Private land hang-and-hunts are all about choosing when to be aggressive. On familiar land, you’re more likely to have an idea of where a mature buck wants to be, so it’s about understanding your highest-odds windows and capitalizing on those moments to move into the buck’s bedroom. It’s a game of observation followed by an all-in, high-stakes bet.
The System Is the Edge
The mobile advantage is not the gear; it’s the loop: e-scout with the Hunt App, read sign, model the wind, and move only when the data says the odds are real. Build that loop, and you stop hoping a buck shows and start putting yourself where one will be. Before your next sit, pull up the Deer Movement Forecast, line your read up against the day’s odds, then go hang and hunt.
FAQs
A lightweight lock-on or saddle paired with climbing sticks; Lone Wolf Custom Gear is a proven option, with an onX Hunt Elite Member benefit. The metric that matters is not comfort; it’s whether you can hike in, hang, and be hunting in 15-20 minutes, quietly. Practice in the yard until you hit that mark. To learn the system from people who live it, The Hunting Public Deer School is another Elite benefit.

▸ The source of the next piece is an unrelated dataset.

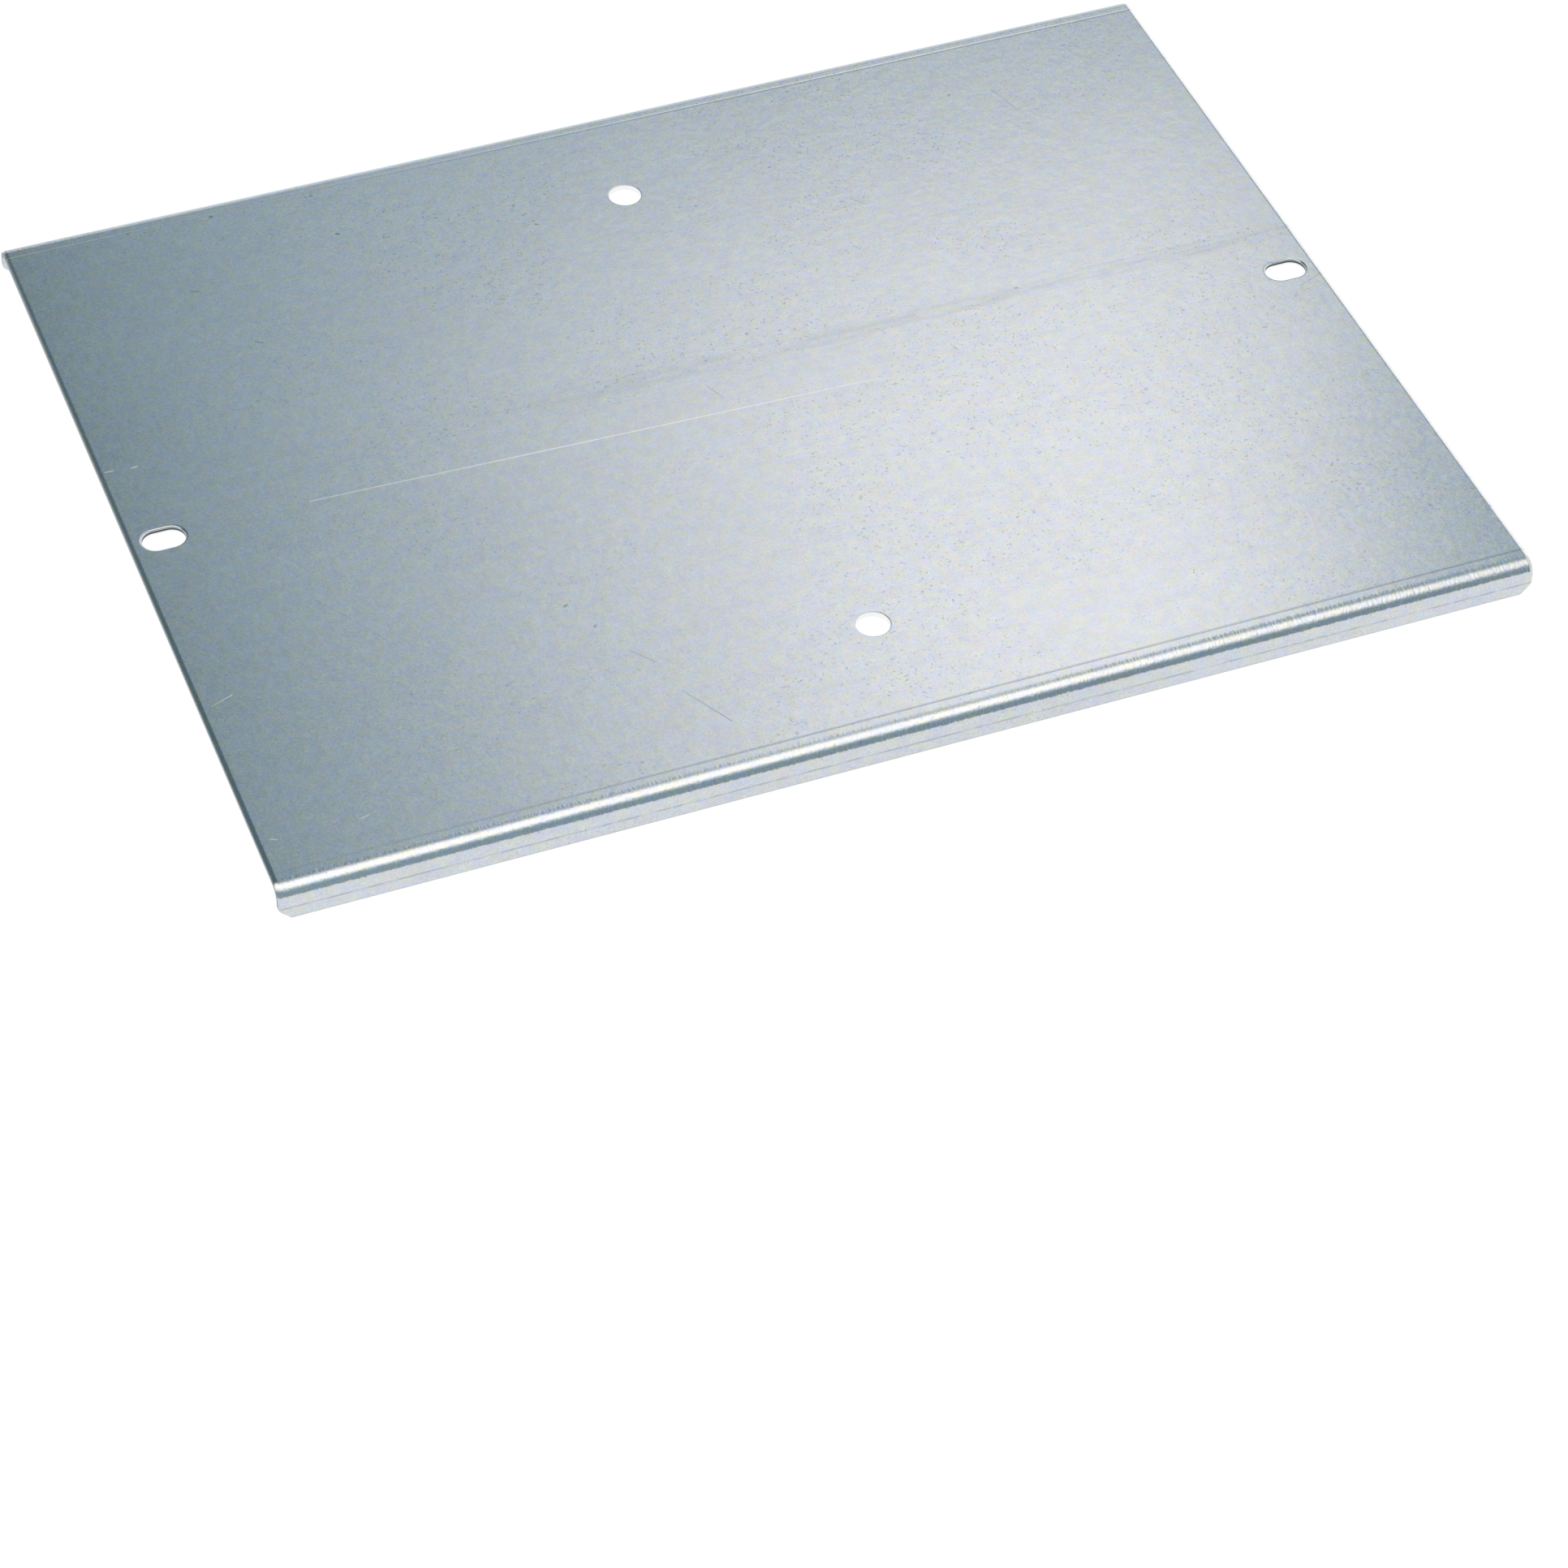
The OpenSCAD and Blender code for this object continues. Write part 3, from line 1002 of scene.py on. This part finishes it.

Read it against substrate and weather. Sharp track edges, white and sticky rub sap, wet pawed soil under a worked licking branch, and soft droppings all point to activity within hours. Crumbling edges, dark crusted sap, and dry, hard droppings mean days old. Look for three or more fresh indicators inside a 100-yard zone before you commit.
During peak breeding, hunt terrain funnels that connect large blocks of cover, not field edges, and sit all day. Bucks distribute movement across all 24 hours during the rut, and a falling barometer or temperature drop is your cue to go aggressive.
Yes, and it’s where mobile tactics shine, as long as you manage hunter pressure first. Use onX Hunt’s Property Boundaries to find where others enter, then hunt the opposite direction, the steeper terrain, or the overlooked interior parcels other hunters skip.